**Request:**
Quote the material below exactly as written, from the first line to the line that holds "from FreeCAD import Vector", endpoints included.

**Information supplied:**

____________

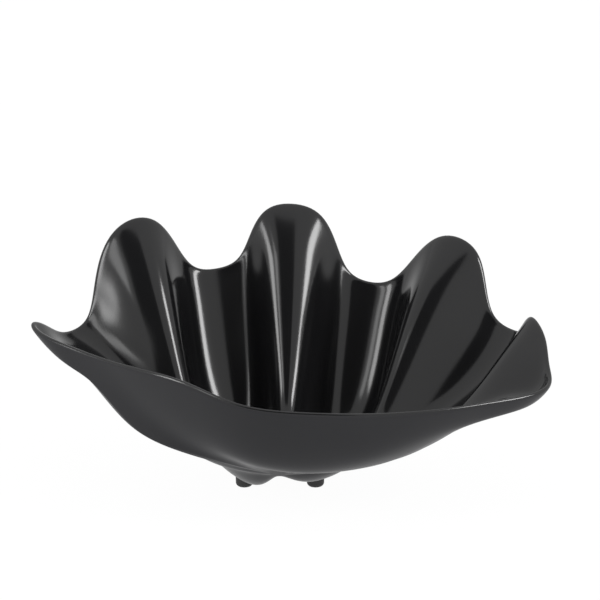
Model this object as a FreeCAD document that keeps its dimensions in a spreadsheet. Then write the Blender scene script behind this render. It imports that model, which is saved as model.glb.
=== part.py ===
import FreeCAD, Part
import math, os
import Sketcher
from FreeCAD import Vector

# Clam-shell serving bowl: one moulded shell standing on four rubber feet.
# +X runs along the length, +Y toward the tall fanned back, +Z up; the bench is Z = 0.
# The origin is under the middle of the bowl. All lengths are millimetres.

os.makedirs("parts", exist_ok=True)
doc = FreeCAD.newDocument("clam_bowl")

sheet = doc.addObject("Spreadsheet::Sheet", "dimensions")
DIMENSIONS = [
    ("shell_length", 437.0),
    ("shell_depth", 266.0),
    ("tip_height", 204.0),
    ("shell_lift", 3.0),
    ("wall_thickness", 3.5),
    ("rim_extra", 0.9),
    ("foot_top_radius", 8.0),
    ("foot_side_radius", 7.3),
    ("foot_flat_radius", 3.8),
    ("foot_edge_height", 3.7),
    ("foot_blank_height", 24.0),
    ("foot_front_y", -16.0),
    ("foot_rear_y", 36.0),
    ("foot_front_left_x", -36.5),
    ("foot_front_right_x", 23.5),
    ("foot_rear_left_x", -38.0),
    ("foot_rear_right_x", 38.0),
]
for number, (alias, value) in enumerate(DIMENSIONS, start=1):
    sheet.set("A%d" % number, alias)
    sheet.set("B%d" % number, "=%g mm" % value)
    sheet.setAlias("B%d" % number, alias)
doc.recompute()


def size(alias):
    """A driving dimension in millimetres, read back from the sheet."""
    return float(getattr(sheet, alias).Value)


# ---------------------------------------------------------------- the form of the shell
# The outside of the shell fans out from an umbo low on the front wall. A station number s
# runs once round the umbo: even numbers 0 to 8 are the five inward ridges that end in
# fingers, odd numbers -1 to 9 are the bulges between them, 9 to 15 is the plain front.
# The rows at the other stations only steer the end ridges, where the rim turns sharply.
# Each row gives the rim point and four heights on the way out to it, in form units that
# are scaled to the driving dimensions below.
UMBO = (-15.0, -58.0, 35.0)
UMBO_SLOPE = 0.85
HINGE_Y = -100.0
SPOT_RADIUS = 5.0
PERIOD = 16
BULGES = [
    (-1, (-159, -14, 118), (48, 60, 87, 106)),
    (0, (-215, 42, 122), (52, 61, 99, 106)),
    (1, (-199, 89, 112), (51, 60, 92, 100)),
    (3, (-73, 152, 153), (4, 6, 15, 108)),
    (5, (66, 157, 139), (8, 7, 14, 98)),
    (7, (191, 86, 115), (33, 41, 62, 92)),
    (8, (211, 32, 112), (36, 58, 77, 88)),
    (9, (214, -25, 98), (40, 73, 90, 79)),
    (10, (151, -68, 97), (38, 53, 74, 82)),
    (11, (87, -96, 99), (37, 48, 63, 81)),
    (12, (22, -107, 102), (38, 47, 65, 83)),
    (13, (-42, -97, 105), (42, 49, 65, 86)),
    (14, (-101, -63, 118), (46, 56, 74, 96)),
]
# the ridges also say how far sideways each height sits, because they bend as they drop
RIDGES = [
    (0, (-229, 46, 128), (51, 64, 110, 104), (0.44, 0.62, 0.79, 0.90)),
    (1, (-210, 87, 144), (42, 56, 103, 130), (0.41, 0.58, 0.74, 0.875)),
    (2, (-150, 125, 205), (31, 32, 94, 174), (0.43, 0.52, 0.69, 0.85)),
    (4, (-4, 166, 210), (36, 23, 88, 178), (0.36, 0.55, 0.73, 0.865)),
    (6, (149, 131, 186), (29, 27, 84, 158), (0.34, 0.47, 0.63, 0.81)),
    (8, (213, 42, 128), (43, 54, 87, 114), (0.42, 0.60, 0.78, 0.90)),
    (9, (206, -22, 100), (40, 72, 90, 81), (0.431, 0.666, 0.848, 0.943)),
]
BULGE_REACH = (0.30, 0.56, 0.79, 0.92)
RIDGE_REACH = (0.31, 0.55, 0.73, 0.865)
BULGE_SIDE = tuple(share ** 0.7 for share in BULGE_REACH)
TANGENT = 15.0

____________

**Final answer:**
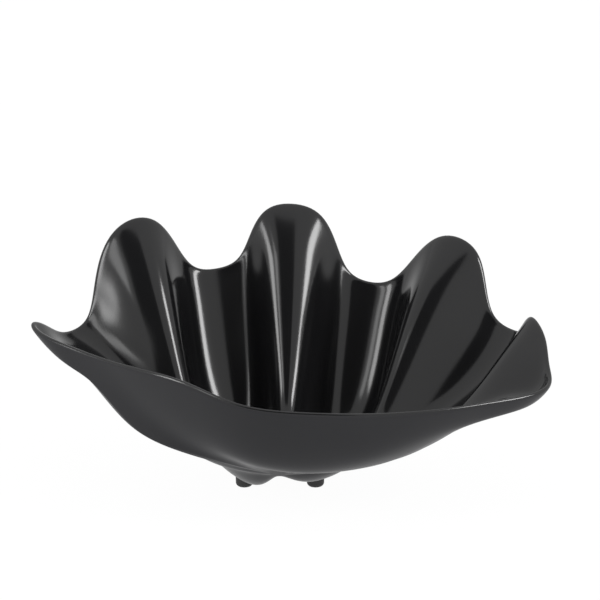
Model this object as a FreeCAD document that keeps its dimensions in a spreadsheet. Then write the Blender scene script behind this render. It imports that model, which is saved as model.glb.
=== part.py ===
import FreeCAD, Part
import math, os
import Sketcher
from FreeCAD import Vector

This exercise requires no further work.